▶ **What is needed**: Quote every line of the material beneath this one.

_ _ _ _ _ _ _

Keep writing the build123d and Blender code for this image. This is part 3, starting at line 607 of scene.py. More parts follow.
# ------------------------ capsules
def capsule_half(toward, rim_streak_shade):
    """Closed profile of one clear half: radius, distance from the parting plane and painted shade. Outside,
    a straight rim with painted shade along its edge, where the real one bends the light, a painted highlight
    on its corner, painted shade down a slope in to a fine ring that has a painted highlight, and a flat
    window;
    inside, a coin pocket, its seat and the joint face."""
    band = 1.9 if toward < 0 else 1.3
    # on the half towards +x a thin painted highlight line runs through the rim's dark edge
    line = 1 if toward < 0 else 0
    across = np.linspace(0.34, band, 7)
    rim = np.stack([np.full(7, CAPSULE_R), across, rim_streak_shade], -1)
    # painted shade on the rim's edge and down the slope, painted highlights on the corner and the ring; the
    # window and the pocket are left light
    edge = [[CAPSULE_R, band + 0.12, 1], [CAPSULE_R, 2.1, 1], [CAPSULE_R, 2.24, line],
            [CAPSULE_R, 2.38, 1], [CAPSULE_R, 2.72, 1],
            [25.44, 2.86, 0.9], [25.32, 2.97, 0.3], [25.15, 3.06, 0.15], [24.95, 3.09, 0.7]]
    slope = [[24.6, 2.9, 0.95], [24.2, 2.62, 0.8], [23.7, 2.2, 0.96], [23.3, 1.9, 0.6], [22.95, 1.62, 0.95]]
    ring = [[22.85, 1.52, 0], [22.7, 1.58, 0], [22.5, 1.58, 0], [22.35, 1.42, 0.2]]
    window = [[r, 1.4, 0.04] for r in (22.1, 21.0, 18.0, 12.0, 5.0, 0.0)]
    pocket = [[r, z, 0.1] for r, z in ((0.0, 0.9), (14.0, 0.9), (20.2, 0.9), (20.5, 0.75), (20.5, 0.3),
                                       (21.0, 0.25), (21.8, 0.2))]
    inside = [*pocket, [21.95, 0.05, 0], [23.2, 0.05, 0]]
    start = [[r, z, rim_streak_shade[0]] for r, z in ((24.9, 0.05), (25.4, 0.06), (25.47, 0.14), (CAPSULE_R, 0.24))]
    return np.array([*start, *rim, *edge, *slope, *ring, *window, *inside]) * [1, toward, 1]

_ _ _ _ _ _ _

▶ **Exercise answer**:
Keep writing the build123d and Blender code for this image. This is part 3, starting at line 607 of scene.py. More parts follow.
# ------------------------ capsules
def capsule_half(toward, rim_streak_shade):
    """Closed profile of one clear half: radius, distance from the parting plane and painted shade. Outside,
    a straight rim with painted shade along its edge, where the real one bends the light, a painted highlight
    on its corner, painted shade down a slope in to a fine ring that has a painted highlight, and a flat
    window;
    inside, a coin pocket, its seat and the joint face."""
    band = 1.9 if toward < 0 else 1.3
    # on the half towards +x a thin painted highlight line runs through the rim's dark edge
    line = 1 if toward < 0 else 0
    across = np.linspace(0.34, band, 7)
    rim = np.stack([np.full(7, CAPSULE_R), across, rim_streak_shade], -1)
    # painted shade on the rim's edge and down the slope, painted highlights on the corner and the ring; the
    # window and the pocket are left light
    edge = [[CAPSULE_R, band + 0.12, 1], [CAPSULE_R, 2.1, 1], [CAPSULE_R, 2.24, line],
            [CAPSULE_R, 2.38, 1], [CAPSULE_R, 2.72, 1],
            [25.44, 2.86, 0.9], [25.32, 2.97, 0.3], [25.15, 3.06, 0.15], [24.95, 3.09, 0.7]]
    slope = [[24.6, 2.9, 0.95], [24.2, 2.62, 0.8], [23.7, 2.2, 0.96], [23.3, 1.9, 0.6], [22.95, 1.62, 0.95]]
    ring = [[22.85, 1.52, 0], [22.7, 1.58, 0], [22.5, 1.58, 0], [22.35, 1.42, 0.2]]
    window = [[r, 1.4, 0.04] for r in (22.1, 21.0, 18.0, 12.0, 5.0, 0.0)]
    pocket = [[r, z, 0.1] for r, z in ((0.0, 0.9), (14.0, 0.9), (20.2, 0.9), (20.5, 0.75), (20.5, 0.3),
                                       (21.0, 0.25), (21.8, 0.2))]
    inside = [*pocket, [21.95, 0.05, 0], [23.2, 0.05, 0]]
    start = [[r, z, rim_streak_shade[0]] for r, z in ((24.9, 0.05), (25.4, 0.06), (25.47, 0.14), (CAPSULE_R, 0.24))]
    return np.array([*start, *rim, *edge, *slope, *ring, *window, *inside]) * [1, toward, 1]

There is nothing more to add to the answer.